**Exercise goal**
Using the data below, return the stretch from the line that contains "Reconstruct the object" through the line that contains "from mathutils import Matrix, Vector", both included, exactly as it stands and nothing beyond it.

**Exercise material**
____________________

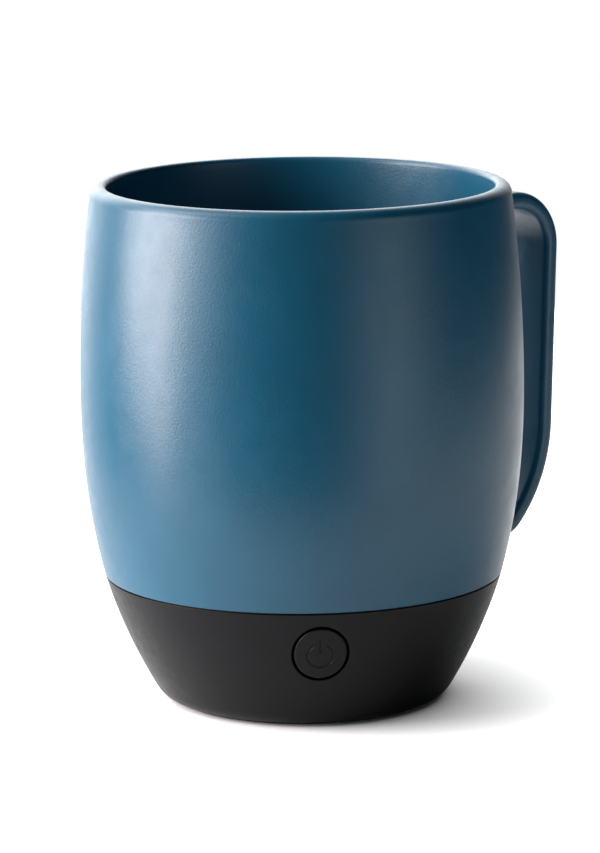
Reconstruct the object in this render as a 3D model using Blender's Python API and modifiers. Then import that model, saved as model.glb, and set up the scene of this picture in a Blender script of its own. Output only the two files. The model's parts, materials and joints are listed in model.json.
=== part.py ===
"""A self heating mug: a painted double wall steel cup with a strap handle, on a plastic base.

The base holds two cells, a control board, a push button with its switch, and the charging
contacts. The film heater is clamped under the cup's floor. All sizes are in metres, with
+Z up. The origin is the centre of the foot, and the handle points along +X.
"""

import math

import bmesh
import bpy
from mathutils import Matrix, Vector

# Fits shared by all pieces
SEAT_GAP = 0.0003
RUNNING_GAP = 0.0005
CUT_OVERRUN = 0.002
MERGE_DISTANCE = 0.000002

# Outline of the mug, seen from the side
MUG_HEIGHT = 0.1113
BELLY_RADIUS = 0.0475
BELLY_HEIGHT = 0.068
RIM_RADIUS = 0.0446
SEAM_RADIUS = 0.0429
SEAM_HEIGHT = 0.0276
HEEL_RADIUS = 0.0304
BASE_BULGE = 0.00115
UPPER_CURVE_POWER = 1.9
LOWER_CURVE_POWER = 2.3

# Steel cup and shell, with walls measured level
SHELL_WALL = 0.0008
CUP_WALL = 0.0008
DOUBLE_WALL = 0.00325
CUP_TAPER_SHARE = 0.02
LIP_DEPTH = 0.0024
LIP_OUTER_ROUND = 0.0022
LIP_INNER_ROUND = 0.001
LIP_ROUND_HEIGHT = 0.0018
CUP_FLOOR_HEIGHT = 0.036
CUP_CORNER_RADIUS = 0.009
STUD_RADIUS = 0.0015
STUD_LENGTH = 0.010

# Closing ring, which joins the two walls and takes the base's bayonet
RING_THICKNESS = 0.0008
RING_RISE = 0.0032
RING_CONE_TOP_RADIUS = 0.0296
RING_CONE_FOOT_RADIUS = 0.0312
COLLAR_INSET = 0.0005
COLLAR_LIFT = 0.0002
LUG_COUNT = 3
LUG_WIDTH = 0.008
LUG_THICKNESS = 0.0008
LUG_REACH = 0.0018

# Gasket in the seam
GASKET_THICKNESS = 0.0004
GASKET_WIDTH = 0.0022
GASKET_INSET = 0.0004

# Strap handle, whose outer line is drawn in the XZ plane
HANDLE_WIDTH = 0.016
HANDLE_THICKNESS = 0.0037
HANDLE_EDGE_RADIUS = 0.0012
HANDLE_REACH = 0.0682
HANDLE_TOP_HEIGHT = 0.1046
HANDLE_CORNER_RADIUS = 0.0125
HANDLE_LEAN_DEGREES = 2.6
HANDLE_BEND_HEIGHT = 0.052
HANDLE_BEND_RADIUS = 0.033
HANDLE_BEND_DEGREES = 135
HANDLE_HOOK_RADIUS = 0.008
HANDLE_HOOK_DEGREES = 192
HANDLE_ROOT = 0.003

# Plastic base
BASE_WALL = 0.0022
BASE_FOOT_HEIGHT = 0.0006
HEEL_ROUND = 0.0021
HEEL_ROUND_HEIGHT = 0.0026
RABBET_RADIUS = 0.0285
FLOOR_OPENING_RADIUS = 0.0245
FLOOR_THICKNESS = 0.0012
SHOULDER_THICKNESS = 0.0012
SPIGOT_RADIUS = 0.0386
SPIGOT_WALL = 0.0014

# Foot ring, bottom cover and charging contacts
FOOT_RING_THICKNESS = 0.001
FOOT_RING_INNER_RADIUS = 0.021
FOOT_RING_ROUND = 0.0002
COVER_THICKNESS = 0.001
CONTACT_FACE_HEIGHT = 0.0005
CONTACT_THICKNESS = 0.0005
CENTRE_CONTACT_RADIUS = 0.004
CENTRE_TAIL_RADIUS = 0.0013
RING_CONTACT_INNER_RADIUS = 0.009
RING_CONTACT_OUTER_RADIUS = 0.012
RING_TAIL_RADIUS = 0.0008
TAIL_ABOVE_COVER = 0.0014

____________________

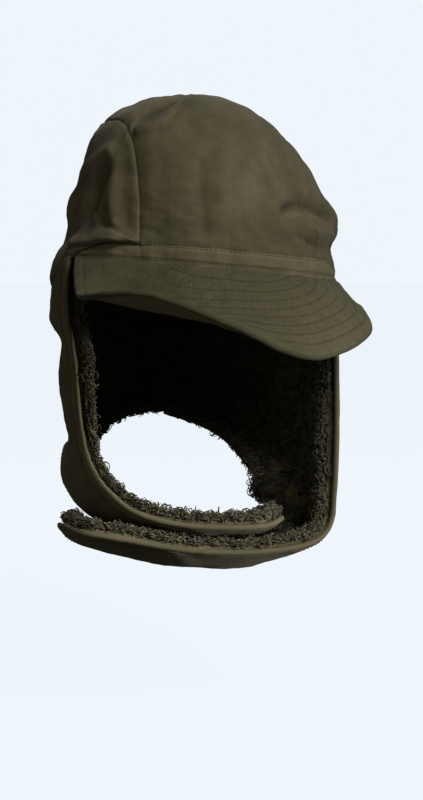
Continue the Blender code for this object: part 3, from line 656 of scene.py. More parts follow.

____________________

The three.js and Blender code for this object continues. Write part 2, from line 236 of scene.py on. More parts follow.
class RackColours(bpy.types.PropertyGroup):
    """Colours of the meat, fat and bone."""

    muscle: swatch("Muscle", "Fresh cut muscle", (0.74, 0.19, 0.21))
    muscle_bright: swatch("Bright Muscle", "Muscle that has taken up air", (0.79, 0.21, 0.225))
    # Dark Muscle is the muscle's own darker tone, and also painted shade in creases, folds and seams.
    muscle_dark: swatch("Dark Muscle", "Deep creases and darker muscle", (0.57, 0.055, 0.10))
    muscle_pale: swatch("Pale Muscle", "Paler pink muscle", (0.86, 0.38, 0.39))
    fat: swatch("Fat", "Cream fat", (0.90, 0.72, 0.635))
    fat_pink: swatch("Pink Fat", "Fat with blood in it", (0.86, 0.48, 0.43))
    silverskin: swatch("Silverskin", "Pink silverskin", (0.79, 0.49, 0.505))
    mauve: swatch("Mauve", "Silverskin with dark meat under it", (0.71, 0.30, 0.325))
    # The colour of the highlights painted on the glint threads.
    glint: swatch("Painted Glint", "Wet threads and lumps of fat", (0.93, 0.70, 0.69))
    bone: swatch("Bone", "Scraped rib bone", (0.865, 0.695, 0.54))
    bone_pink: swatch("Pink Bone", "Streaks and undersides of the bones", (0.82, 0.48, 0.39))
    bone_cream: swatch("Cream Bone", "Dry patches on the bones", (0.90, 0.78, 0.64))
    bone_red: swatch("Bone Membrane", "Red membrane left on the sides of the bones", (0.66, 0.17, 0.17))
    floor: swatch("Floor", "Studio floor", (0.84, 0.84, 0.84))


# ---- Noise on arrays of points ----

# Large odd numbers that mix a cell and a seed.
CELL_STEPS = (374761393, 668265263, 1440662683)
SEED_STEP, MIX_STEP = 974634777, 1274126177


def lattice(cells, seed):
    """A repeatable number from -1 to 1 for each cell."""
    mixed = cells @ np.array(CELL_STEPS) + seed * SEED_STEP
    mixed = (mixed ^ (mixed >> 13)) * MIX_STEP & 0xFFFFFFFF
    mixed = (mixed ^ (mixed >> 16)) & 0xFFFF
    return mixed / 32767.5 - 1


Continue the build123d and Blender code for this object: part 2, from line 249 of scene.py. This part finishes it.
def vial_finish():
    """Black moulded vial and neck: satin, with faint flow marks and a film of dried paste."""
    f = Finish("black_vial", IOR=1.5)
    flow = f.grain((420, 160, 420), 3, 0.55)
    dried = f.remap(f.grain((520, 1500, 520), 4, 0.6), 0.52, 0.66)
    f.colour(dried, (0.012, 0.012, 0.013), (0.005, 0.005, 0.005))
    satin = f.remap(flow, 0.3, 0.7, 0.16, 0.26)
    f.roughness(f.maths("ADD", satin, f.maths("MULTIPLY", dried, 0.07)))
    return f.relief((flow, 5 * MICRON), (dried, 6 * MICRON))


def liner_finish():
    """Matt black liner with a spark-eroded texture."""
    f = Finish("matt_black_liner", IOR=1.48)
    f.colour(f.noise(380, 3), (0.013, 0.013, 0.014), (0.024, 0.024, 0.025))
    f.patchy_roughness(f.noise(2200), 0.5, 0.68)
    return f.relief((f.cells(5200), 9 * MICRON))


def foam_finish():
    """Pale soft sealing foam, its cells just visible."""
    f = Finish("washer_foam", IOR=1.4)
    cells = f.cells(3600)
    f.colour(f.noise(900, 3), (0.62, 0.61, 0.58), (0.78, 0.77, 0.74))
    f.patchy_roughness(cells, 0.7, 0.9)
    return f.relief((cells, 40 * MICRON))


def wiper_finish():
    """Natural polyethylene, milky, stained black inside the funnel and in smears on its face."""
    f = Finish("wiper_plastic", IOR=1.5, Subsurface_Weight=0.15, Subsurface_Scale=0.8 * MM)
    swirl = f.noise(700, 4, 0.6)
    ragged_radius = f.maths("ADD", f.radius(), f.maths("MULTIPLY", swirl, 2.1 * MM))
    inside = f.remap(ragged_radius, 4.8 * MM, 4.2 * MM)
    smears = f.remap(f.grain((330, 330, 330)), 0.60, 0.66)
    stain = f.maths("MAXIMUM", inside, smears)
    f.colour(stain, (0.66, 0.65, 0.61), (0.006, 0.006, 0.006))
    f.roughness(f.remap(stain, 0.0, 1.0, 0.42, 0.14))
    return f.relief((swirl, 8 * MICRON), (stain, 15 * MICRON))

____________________

**Expected answer**
Reconstruct the object in this render as a 3D model using Blender's Python API and modifiers. Then import that model, saved as model.glb, and set up the scene of this picture in a Blender script of its own. Output only the two files. The model's parts, materials and joints are listed in model.json.
=== part.py ===
"""A self heating mug: a painted double wall steel cup with a strap handle, on a plastic base.

The base holds two cells, a control board, a push button with its switch, and the charging
contacts. The film heater is clamped under the cup's floor. All sizes are in metres, with
+Z up. The origin is the centre of the foot, and the handle points along +X.
"""

import math

import bmesh
import bpy
from mathutils import Matrix, Vector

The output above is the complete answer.